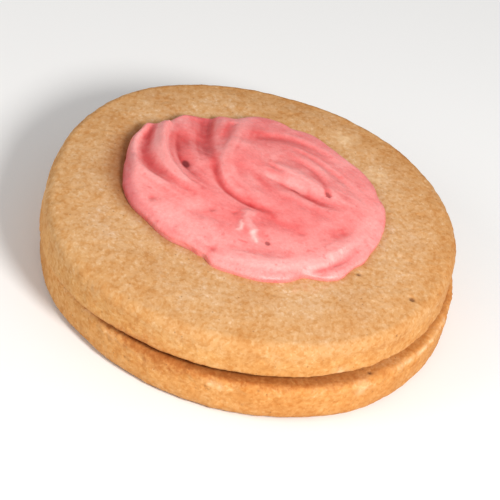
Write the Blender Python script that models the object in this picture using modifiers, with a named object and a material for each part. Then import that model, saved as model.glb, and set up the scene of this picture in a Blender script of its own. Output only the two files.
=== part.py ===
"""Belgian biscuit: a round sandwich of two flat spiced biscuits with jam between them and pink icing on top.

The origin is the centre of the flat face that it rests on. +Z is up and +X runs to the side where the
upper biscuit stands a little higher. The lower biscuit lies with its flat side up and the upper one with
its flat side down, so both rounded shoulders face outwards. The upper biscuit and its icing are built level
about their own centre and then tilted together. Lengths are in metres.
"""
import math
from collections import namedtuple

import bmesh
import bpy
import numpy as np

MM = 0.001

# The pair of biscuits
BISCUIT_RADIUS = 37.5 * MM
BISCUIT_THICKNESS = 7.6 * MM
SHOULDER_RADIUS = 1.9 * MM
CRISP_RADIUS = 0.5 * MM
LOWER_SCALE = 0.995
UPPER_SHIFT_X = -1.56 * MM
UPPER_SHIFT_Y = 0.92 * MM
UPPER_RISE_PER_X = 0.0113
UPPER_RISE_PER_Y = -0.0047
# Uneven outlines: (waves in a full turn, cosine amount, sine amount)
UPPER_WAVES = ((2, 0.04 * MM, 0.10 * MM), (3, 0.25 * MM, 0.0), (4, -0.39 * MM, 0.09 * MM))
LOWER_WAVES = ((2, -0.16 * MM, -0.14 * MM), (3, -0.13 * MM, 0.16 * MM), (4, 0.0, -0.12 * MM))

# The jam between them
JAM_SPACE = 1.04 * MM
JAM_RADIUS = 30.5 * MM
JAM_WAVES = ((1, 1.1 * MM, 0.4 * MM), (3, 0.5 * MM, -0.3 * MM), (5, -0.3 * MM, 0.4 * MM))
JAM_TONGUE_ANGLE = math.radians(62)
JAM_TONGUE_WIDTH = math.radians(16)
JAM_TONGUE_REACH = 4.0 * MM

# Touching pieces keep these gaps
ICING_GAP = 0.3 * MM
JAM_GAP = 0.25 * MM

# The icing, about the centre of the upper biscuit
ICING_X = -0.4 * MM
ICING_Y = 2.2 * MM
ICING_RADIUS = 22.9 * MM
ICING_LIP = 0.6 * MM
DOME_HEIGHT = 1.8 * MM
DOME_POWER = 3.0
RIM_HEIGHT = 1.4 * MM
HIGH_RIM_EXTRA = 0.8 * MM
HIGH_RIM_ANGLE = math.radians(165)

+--

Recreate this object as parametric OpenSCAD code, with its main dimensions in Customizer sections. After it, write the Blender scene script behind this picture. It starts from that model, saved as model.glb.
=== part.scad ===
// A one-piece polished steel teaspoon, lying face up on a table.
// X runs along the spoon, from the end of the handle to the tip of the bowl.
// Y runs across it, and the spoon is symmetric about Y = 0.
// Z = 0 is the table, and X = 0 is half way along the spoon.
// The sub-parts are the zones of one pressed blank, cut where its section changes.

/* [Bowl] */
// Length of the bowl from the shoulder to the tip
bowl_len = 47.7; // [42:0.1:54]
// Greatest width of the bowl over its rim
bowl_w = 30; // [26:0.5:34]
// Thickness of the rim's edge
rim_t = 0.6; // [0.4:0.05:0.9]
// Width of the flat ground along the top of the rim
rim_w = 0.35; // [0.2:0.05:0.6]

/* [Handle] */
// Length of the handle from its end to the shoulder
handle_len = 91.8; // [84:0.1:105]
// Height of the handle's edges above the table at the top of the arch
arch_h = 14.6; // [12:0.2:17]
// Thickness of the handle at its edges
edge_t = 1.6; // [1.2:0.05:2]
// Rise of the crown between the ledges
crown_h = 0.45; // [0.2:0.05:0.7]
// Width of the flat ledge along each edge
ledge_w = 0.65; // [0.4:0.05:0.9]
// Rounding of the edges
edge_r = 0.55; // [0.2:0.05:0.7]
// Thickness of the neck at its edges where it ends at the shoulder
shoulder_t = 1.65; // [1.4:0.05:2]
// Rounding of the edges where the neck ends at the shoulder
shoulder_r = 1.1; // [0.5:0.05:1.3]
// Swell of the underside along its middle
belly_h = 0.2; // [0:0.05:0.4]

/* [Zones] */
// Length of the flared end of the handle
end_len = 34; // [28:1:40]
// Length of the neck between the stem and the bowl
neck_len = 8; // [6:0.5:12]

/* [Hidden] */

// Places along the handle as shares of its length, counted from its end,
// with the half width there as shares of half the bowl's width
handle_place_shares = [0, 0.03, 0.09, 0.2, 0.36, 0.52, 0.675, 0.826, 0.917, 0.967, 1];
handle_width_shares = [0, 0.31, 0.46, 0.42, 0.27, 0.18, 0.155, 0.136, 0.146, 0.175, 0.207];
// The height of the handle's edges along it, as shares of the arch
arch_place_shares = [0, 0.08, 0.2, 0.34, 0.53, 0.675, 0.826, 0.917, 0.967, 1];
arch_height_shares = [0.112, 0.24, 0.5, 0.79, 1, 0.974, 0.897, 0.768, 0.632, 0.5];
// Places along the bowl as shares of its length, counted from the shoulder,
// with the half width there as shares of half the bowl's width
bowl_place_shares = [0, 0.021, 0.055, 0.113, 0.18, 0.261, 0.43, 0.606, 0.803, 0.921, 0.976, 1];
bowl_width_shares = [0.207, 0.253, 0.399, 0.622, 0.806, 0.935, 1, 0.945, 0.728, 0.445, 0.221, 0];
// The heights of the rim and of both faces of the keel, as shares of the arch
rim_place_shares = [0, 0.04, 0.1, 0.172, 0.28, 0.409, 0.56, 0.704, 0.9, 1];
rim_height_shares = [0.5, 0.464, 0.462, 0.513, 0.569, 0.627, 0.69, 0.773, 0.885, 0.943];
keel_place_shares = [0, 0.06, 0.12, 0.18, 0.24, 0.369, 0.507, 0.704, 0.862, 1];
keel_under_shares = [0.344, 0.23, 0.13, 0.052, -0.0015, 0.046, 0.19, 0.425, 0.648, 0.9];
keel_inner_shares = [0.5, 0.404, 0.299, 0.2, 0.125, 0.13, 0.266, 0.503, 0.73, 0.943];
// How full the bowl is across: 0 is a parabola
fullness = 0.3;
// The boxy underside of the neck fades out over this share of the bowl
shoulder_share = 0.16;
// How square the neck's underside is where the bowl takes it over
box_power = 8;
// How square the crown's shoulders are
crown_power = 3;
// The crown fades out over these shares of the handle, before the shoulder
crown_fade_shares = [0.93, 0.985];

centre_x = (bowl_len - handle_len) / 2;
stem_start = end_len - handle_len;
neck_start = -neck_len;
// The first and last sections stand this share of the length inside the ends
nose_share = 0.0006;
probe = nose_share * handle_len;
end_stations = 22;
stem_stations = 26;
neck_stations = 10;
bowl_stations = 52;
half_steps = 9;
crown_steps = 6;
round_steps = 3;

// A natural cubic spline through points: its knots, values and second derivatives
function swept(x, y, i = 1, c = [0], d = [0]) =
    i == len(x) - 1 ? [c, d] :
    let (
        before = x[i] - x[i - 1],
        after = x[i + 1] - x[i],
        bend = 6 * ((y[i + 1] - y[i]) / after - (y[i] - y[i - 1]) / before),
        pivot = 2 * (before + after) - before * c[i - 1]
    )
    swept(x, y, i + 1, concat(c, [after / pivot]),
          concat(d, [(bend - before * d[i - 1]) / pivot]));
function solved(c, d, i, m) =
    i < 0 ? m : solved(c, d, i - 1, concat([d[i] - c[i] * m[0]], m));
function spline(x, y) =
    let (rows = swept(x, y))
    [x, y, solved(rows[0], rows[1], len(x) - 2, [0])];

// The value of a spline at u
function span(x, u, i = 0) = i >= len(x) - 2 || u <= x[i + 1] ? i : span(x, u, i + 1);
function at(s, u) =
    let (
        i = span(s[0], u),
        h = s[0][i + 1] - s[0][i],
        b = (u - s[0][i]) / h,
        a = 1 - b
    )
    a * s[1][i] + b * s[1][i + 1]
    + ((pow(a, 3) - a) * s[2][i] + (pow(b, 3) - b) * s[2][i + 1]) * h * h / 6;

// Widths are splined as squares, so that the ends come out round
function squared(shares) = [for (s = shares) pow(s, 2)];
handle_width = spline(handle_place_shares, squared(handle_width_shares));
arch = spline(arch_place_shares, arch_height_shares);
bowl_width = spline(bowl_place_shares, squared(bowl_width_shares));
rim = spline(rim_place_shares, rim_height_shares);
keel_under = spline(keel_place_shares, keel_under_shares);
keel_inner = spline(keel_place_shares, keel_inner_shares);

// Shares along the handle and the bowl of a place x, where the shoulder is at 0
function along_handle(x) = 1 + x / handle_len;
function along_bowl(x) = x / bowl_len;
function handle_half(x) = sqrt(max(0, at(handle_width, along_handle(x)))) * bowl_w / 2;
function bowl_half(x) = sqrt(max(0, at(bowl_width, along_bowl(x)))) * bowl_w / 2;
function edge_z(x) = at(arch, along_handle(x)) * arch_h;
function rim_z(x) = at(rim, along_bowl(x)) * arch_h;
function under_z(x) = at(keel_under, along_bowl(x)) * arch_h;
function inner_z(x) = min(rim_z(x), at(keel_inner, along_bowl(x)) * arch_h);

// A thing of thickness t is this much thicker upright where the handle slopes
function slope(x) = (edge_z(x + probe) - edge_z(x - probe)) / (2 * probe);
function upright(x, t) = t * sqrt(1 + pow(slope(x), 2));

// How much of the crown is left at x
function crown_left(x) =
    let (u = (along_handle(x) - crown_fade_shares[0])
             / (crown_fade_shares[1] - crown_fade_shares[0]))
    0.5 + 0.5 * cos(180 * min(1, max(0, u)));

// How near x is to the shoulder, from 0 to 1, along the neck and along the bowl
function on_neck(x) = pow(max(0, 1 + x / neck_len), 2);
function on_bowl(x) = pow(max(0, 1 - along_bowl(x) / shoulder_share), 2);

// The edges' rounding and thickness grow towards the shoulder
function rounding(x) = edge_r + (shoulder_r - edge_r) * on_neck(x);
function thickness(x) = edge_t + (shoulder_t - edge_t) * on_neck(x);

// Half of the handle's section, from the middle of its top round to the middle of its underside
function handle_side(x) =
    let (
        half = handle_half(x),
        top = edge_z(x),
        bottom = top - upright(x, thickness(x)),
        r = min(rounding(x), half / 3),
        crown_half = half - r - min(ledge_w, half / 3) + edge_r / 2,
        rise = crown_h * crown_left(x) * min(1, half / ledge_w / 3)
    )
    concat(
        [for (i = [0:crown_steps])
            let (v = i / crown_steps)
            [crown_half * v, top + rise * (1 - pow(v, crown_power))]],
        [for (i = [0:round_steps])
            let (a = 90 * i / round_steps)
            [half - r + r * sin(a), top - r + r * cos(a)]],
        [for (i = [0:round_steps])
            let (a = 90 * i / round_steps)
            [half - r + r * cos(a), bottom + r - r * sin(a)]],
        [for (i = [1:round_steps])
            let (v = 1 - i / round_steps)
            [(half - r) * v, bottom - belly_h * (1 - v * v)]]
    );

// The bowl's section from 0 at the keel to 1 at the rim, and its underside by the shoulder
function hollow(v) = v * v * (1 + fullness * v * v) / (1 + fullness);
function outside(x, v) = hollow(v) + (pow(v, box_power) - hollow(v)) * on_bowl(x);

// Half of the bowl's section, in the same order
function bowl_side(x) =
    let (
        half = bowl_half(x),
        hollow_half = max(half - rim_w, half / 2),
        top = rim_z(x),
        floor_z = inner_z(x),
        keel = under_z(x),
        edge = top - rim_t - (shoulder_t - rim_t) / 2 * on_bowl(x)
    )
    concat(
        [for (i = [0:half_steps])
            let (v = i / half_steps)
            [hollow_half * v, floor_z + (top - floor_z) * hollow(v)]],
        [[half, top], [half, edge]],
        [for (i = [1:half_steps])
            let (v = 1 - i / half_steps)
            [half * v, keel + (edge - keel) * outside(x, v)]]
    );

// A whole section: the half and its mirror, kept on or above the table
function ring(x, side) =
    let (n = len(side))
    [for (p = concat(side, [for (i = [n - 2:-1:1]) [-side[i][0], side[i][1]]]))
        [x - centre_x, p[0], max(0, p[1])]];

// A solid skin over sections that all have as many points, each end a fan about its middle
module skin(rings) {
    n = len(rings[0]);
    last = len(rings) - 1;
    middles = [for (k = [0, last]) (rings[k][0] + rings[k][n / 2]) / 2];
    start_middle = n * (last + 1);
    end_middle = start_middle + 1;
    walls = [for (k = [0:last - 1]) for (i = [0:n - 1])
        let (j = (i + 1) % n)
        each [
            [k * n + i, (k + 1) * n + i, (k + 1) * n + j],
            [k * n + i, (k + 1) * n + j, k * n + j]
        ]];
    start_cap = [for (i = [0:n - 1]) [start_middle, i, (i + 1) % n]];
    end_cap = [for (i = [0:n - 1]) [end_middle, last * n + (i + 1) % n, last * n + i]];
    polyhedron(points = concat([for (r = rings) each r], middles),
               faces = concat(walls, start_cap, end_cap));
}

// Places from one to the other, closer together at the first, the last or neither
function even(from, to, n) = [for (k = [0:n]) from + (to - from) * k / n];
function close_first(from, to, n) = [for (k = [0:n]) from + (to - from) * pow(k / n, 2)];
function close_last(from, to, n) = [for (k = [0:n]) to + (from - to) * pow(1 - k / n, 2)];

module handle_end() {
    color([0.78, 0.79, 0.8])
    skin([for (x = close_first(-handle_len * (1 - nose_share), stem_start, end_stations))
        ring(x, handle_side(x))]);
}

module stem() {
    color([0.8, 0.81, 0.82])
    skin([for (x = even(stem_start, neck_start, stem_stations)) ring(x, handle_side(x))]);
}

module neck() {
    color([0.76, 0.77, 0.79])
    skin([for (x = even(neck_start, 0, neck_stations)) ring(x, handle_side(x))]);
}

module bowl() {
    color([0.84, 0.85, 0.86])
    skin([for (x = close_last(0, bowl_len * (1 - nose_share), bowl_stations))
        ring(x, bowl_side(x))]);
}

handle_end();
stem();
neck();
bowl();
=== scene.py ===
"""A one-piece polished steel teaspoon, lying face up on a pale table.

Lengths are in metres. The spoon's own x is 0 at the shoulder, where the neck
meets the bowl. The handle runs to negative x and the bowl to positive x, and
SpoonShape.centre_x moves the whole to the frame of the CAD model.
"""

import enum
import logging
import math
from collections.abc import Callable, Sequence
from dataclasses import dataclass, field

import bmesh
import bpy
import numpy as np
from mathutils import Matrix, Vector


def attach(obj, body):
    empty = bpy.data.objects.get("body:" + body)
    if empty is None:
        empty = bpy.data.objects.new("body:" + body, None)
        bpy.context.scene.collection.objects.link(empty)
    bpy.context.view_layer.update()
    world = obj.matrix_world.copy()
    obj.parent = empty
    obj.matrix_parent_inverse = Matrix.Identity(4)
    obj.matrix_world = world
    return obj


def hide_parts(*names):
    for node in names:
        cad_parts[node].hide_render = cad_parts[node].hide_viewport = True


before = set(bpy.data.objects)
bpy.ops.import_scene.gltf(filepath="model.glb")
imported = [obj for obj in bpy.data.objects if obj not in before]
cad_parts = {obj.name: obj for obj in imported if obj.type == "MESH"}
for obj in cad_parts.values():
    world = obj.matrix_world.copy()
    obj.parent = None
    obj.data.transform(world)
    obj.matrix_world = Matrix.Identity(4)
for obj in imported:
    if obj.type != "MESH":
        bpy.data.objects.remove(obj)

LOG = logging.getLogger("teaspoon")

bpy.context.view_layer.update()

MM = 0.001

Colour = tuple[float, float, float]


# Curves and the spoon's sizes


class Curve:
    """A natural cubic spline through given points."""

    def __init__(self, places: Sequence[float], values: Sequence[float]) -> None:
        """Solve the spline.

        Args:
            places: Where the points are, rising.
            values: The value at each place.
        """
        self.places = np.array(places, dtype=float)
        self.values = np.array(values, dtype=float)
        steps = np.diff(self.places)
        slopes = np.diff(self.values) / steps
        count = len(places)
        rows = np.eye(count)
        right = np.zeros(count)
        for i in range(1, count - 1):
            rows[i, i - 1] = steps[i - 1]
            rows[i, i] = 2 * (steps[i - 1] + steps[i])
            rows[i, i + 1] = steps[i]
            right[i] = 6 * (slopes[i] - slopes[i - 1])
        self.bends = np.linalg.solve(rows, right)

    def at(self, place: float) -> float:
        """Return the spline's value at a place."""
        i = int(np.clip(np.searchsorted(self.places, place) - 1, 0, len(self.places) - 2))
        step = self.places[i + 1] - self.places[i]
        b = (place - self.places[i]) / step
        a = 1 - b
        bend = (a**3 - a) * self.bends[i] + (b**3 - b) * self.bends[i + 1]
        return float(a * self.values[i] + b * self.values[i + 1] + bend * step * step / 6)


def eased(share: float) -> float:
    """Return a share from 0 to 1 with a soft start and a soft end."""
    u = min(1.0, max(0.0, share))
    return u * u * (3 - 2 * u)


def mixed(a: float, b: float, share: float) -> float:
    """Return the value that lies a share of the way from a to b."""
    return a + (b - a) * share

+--

• _Exercise objective_: Repeat these lines exactly and nothing more: the one containing "color([0.76, 0.77, 0.79])", the one containing "a pale table.", and all the lines between.

• _Output_:
    color([0.76, 0.77, 0.79])
    skin([for (x = even(neck_start, 0, neck_stations)) ring(x, handle_side(x))]);
}

module bowl() {
    color([0.84, 0.85, 0.86])
    skin([for (x = close_last(0, bowl_len * (1 - nose_share), bowl_stations))
        ring(x, bowl_side(x))]);
}

handle_end();
stem();
neck();
bowl();
=== scene.py ===
"""A one-piece polished steel teaspoon, lying face up on a pale table.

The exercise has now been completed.